= Colli Maceratesi DOC =

Italian controlled red wine origin in Marche

Colli Maceratesi is a denominazione di origine controllata wine made in the province of Macerata, in the Italian region of Marche. The DOC was created in 1975, and allows white and red wines.

==Geography==
The region lies on the eastern coast of Italy, surrounding the town of Macerata. It also encompasses the towns of Sforzacosta, Pollenza, Corridonia and Tolentino.

==The Maceratino grape==
Like many wines of the Marche, Colli Maceratesi uses an obscure local Italian grape in its blend: Maceratino. This rare grape must comprise at least 80% of the blend. Up to 20% Trebbiano Toscano, Verdicchio, Malvasia Toscana and/or Chardonnay is also allowed.

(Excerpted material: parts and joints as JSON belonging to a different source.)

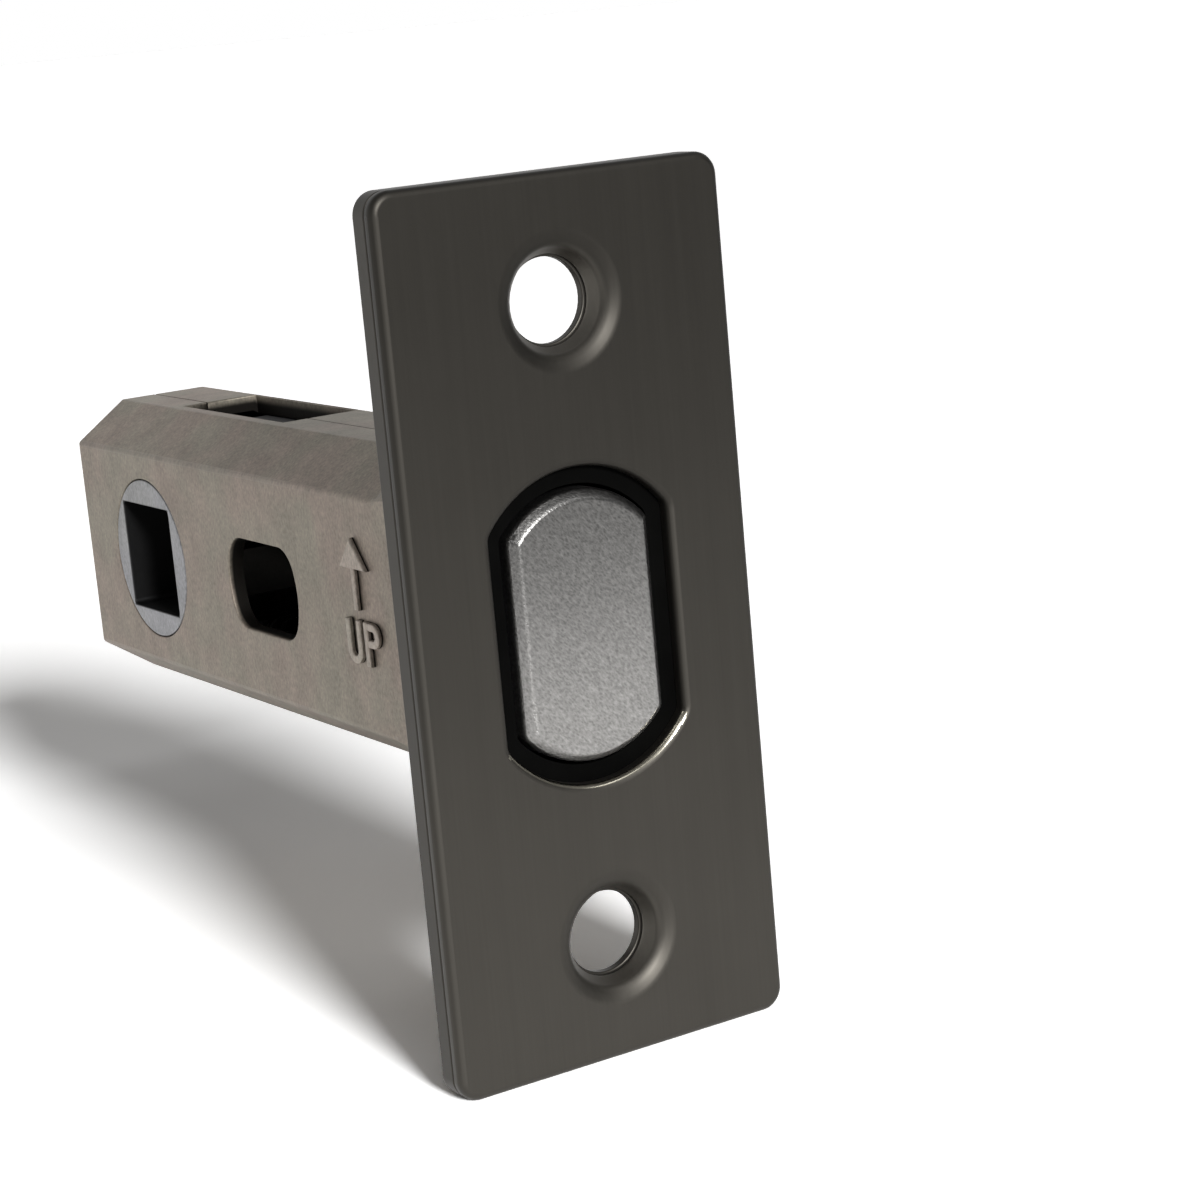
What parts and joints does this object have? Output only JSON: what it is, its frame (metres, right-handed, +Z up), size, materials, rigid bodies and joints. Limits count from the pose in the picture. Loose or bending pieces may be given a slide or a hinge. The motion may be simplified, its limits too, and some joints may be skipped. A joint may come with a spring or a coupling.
{
  "type": "tubular door latch",
  "caption": "Tubular mortice latch for a door's edge: two-layer forend, flush flat magnet-drawn bolt, cast faceted case with a square-holed hub and a rose fixing passage.",
  "frame": {"origin": "centre of the bolt's nose, in the plane of the forend's front face", "axes": "+X out of the door's edge, the way the bolt comes out; +Z up; Y across the door's thickness"},
  "size_m": [0.062, 0.025, 0.057],
  "materials": {
    "forend_graphite": "graphite-coloured plating over a fine vertical brush",
    "forend_back_steel": "dark plated steel",
    "case_casting": "matt die-cast zinc alloy, warm grey",
    "hub_casting": "matt die-cast zinc alloy, cool grey",
    "bolt_satin": "satin plated casting with a fine grain",
    "plated_steel": "zinc-plated steel",
    "spring_wire": "drawn spring wire",
    "magnet_nickel": "nickel-plated magnet",
    "guide_nylon": "black moulded nylon",
    "carriage_nylon": "black glass-filled nylon",
    "buffer_rubber": "black rubber"
  },
  "bodies": {
    "case": {"front_plate": "forend_graphite", "back_plate": "forend_back_steel", "case_near_half": "case_casting", "case_far_half": "case_casting", "bolt_guide": "guide_nylon", "return_spring_near": "spring_wire", "return_spring_far": "spring_wire"},
    "hub": {"hub": "hub_casting"},
    "carriage": {"carriage": "carriage_nylon", "spring_rod": "plated_steel", "rod_clip": "plated_steel", "bolt_buffer": "buffer_rubber", "bolt_spring": "spring_wire"},
    "bolt": {"bolt": "bolt_satin", "bolt_tail": "plated_steel", "tail_pin": "plated_steel", "bolt_magnet": "magnet_nickel", "magnet_plug": "guide_nylon"},
    "return_slide": {"return_slide": "plated_steel", "return_rod_near": "plated_steel", "return_rod_far": "plated_steel"}
  },
  "joints": [
    {"name": "hub_turn", "type": "hinge", "parent": "case", "child": "hub", "pos_m": [-0.05, 0, 0], "axis": [0, -1, 0], "range_deg": [0, 64], "stiffness_Nm_per_rad": 0.05, "springref_deg": -28.65},
    {"name": "carriage_move", "type": "slide", "parent": "case", "child": "carriage", "axis": [-1, 0, 0], "range_m": [0, 0.0085]},
    {"name": "bolt_slide", "type": "slide", "parent": "carriage", "child": "bolt", "axis": [1, 0, 0], "range_m": [0, 0.00848], "stiffness_N_per_m": 80, "springref_m": -0.005, "deforming": ["bolt_spring"]},
    {"name": "return_slide_move", "type": "slide", "parent": "case", "child": "return_slide", "axis": [1, 0, 0], "range_m": [0, 0.0085], "deforming": ["return_spring_near", "return_spring_far"]}
  ],
  "couplings": [
    {"joint": "carriage_move", "follows": "hub_turn", "m_per_rad": 0.0075905},
    {"joint": "return_slide_move", "follows": "hub_turn", "m_per_rad": 0.0075905}
  ]
}
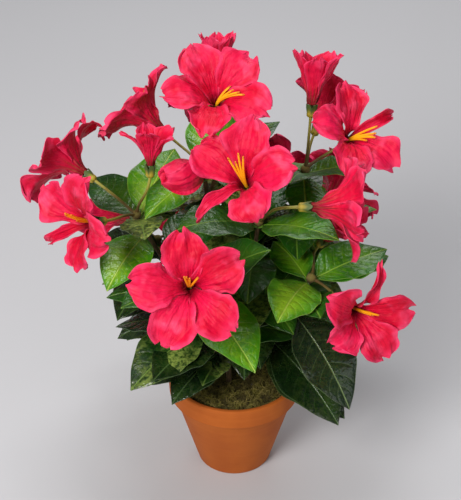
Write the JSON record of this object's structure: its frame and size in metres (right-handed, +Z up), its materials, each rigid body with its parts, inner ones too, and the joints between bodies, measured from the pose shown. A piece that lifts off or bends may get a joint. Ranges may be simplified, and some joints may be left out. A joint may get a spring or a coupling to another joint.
{
  "type": "artificial hibiscus bush in a clay pot",
  "caption": "Fabric flowering bush with open red blooms, glossy leaves and wired stems, set in moss in a small round tapered clay pot with a thick rim band.",
  "frame": {"origin": "centre of the pot's flat underside", "axes": "+Z up along the pot's axis, +X to the right and -Y towards the viewer who sees the bush's front"},
  "size_m": [0.3229, 0.3265, 0.4129],
  "materials": {
    "clay": "matt unglazed orange clay",
    "moss": "dry fibrous olive-brown moss",
    "stem": "brown wrapped wire with a bark relief",
    "leaf": "coated fabric, glossy, with pale veins",
    "bloom": "soft fabric with fine creases",
    "calyx": "soft moulded green plastic",
    "stamen": "yellow-orange plastic threads"
  },
  "bodies": {
    "root": {"pot": "clay", "moss_plug": "moss", "stem_left": "stem", "stem_centre": "stem", "stem_top": "stem", "stem_right": "stem", "stem_low_right": "stem", "stem_front_left": "stem", "stem_back": "stem", "stem_back_left": "stem", "stem_back_right": "stem", "leaves_left": "leaf", "leaves_centre": "leaf", "leaves_top": "leaf", "leaves_right": "leaf", "leaves_low_right": "leaf", "leaves_front_left": "leaf", "leaves_back": "leaf", "leaves_back_left": "leaf", "leaves_back_right": "leaf", "bloom_far_left": "bloom", "bloom_left": "bloom", "bloom_left_upright": "bloom", "bloom_top_left": "bloom", "bloom_top": "bloom", "bloom_top_bud": "bloom", "bloom_bud": "bloom", "bloom_centre": "bloom", "bloom_right_side": "bloom", "bloom_right_upright": "bloom", "bloom_right_back": "bloom", "bloom_right": "bloom", "bloom_right_hidden": "bloom", "bloom_low_right": "bloom", "bloom_front": "bloom", "bloom_back_high": "bloom", "bloom_back": "bloom", "bloom_back_left": "bloom", "bloom_back_low": "bloom", "bloom_back_right": "bloom"}
  },
  "joints": []
}
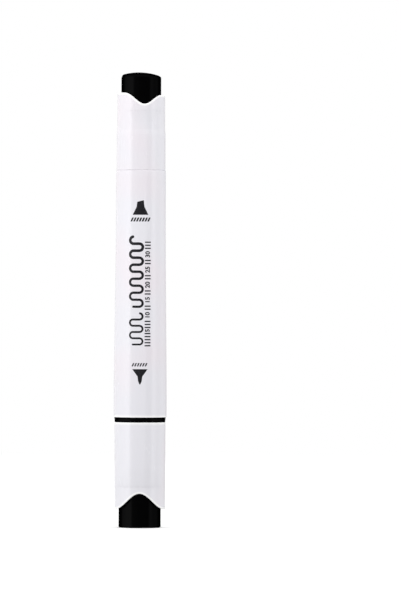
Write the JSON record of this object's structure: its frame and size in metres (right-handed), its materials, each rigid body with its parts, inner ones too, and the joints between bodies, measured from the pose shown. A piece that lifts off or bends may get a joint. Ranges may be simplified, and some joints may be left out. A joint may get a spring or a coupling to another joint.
{
  "type": "felt tip marker",
  "caption": "Slim felt tip marker with a chisel nib at one end and a bullet nib at the other, each under a round pull-off cap with a wave-cut shell and a dark end plug.",
  "frame": {"origin": "centre of the flat end of the fine cap, which the marker stands on", "axes": "+Z along the marker's axis from the fine cap to the broad cap; the printed side faces -Y; the chisel nib's high corner points to +X"},
  "size_m": [0.0176, 0.0176, 0.15],
  "materials": {
    "white_polypropylene": "moulded, satin gloss",
    "black_plastic": "moulded, gloss",
    "charcoal_plastic": "moulded, gloss",
    "natural_polyethylene": "moulded, milky, soft",
    "inked_felt": "bonded felt, wet with dark ink",
    "inked_fibre": "lengthwise polyester fibre, soaked with dark ink",
    "clear_film": "clear wrapping film"
  },
  "bodies": {
    "fine_cap": {"fine_cap_shell": "white_polypropylene", "fine_cap_end_plug": "black_plastic", "fine_cap_inner_seal": "natural_polyethylene"},
    "pen_body": {"barrel": "white_polypropylene", "fine_nib_holder": "charcoal_plastic", "broad_nib": "inked_felt", "fine_nib": "inked_felt", "reservoir_core": "inked_fibre", "reservoir_film": "clear_film"},
    "broad_cap": {"broad_cap_shell": "white_polypropylene", "broad_cap_end_plug": "black_plastic", "broad_cap_inner_seal": "natural_polyethylene"}
  },
  "joints": [
    {"name": "fine_cap_pull", "type": "slide", "parent": "fine_cap", "child": "pen_body", "axis": [0, 0, 1], "range_m": [0, 0.045]},
    {"name": "broad_cap_pull", "type": "slide", "parent": "pen_body", "child": "broad_cap", "axis": [0, 0, 1], "range_m": [0, 0.045]}
  ]
}
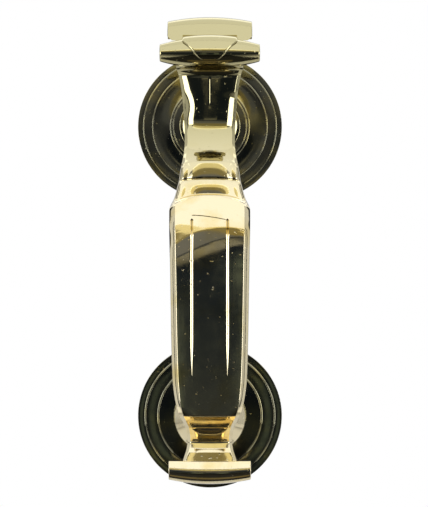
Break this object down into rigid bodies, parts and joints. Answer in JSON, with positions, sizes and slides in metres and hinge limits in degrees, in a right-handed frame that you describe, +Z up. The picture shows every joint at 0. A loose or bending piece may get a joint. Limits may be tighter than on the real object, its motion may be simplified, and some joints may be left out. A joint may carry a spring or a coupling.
{
  "type": "door knocker",
  "caption": "Swinging brass door knocker: a panelled handle hung from a scrolled bracket on a turned rose, striking an anvil on a second rose, bolted through the door.",
  "frame": {"origin": "centre of the top rose, on the door's face, which the back of both roses rests on", "axes": "+Z up the door, -Y out of the door towards the visitor, +X to the visitor's right"},
  "size_m": [0.064, 0.1172, 0.206],
  "materials": {
    "cast_brass": "mirror-polished casting",
    "rose_brass": "polished turning",
    "turned_brass": "polished turning",
    "nut_brass": "machined, satin",
    "washer_bronze": "satin bronze",
    "stud_steel": "zinc-plated thread",
    "pin_steel": "ground stainless steel",
    "screw_steel": "black oxide"
  },
  "bodies": {
    "mounting": {"top_rose": "rose_brass", "hinge_bracket": "cast_brass", "top_rose_nut": "nut_brass", "bottom_rose": "rose_brass", "anvil": "turned_brass", "bottom_rose_nut": "nut_brass", "top_fixing_stud": "stud_steel", "bottom_fixing_stud": "stud_steel", "top_door_washer": "nut_brass", "bottom_door_washer": "nut_brass", "top_dome_nut": "nut_brass", "bottom_dome_nut": "nut_brass", "locating_pins": "pin_steel", "hinge_washers": "washer_bronze"},
    "knocker": {"handle": "cast_brass", "striker_button": "turned_brass", "hinge_pin": "pin_steel", "pin_plugs": "turned_brass", "pin_set_screws": "screw_steel"}
  },
  "joints": [
    {"name": "handle_swing", "type": "hinge", "parent": "mounting", "child": "knocker", "pos_m": [0, -0.045, 0.0288], "axis": [-1, 0, 0], "range_deg": [0, 60]}
  ]
}
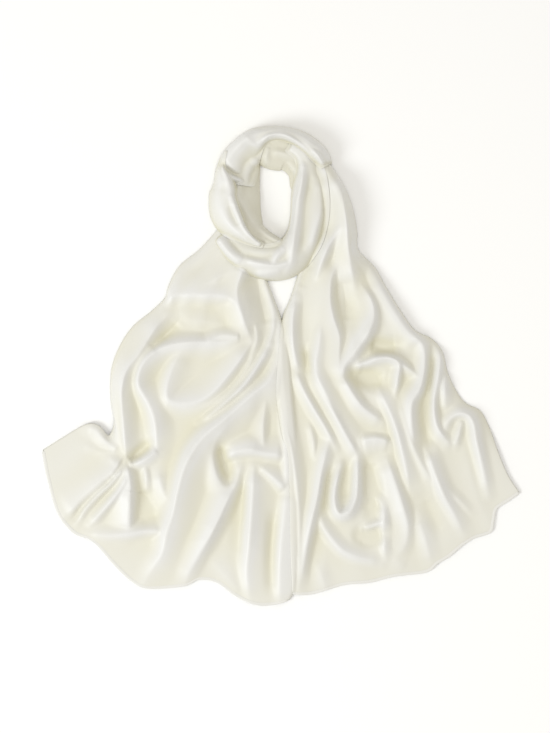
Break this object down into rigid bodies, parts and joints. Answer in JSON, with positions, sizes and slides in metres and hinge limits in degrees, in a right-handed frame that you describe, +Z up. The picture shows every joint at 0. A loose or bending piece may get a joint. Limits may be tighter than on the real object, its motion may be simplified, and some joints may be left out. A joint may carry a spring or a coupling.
{
  "type": "evening stole",
  "caption": "Ivory satin evening stole wound once round into a neck loop, laid flat with both ends fanned out in soft folds.",
  "frame": {"origin": "middle of the ground that the laid-out stole covers, on the surface it lies on", "axes": "+Z up out of the surface, +Y from the two ends towards the neck loop, +X towards the right end as seen from above"},
  "size_m": [0.717, 0.719, 0.0429],
  "materials": {
    "satin_hidden": "warm ivory satin, folded layers inside the loop",
    "satin_loop_inner": "warm ivory satin, soft sheen, in the loop's shade",
    "satin_loop": "warm ivory satin with a soft broad sheen",
    "satin_ends": "warm ivory satin with a soft broad sheen, fine weave",
    "satin_hem": "narrow rolled hem, stitched in ivory thread"
  },
  "bodies": {
    "root": {"folded_core": "satin_hidden", "nape_drop": "satin_loop_inner", "nape_under": "satin_loop_inner", "front_cowl": "satin_loop", "nape_over": "satin_loop", "left_turn": "satin_loop", "left_end": "satin_ends", "right_end": "satin_ends", "left_end_hem": "satin_hem", "right_end_hem": "satin_hem"}
  },
  "joints": []
}
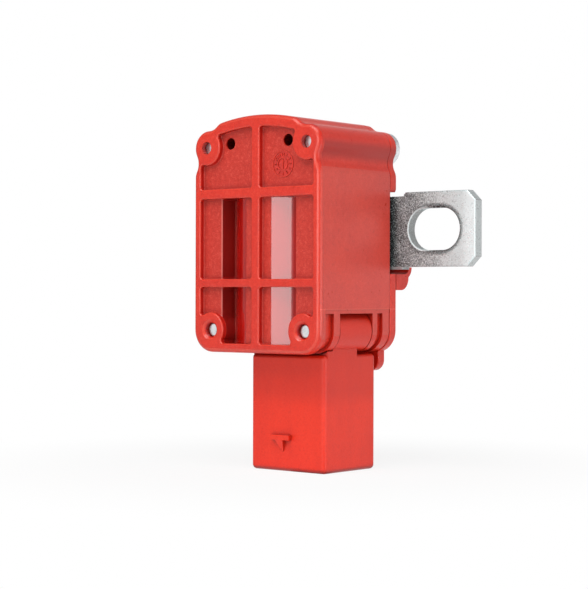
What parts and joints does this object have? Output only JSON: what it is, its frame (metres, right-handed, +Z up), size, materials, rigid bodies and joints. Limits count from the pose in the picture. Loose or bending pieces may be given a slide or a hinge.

The red blend must comprise at least %50% Sangiovese, with the remaining 50% allotted to any combination of Cabernet Franc, Cabernet Sauvignon, Ciliegiolo, Lacrima, Merlot and/or Montepulciano.

The red wine of this appellation is called Colli Maceratesi Rosso and must comprise at least 50% of the Sangiovese grape with the remaining 50% from Cabernet Franc, Cabernet Sauvignon, Ciliegiolo, Lacrima Merlot and Montepulciano.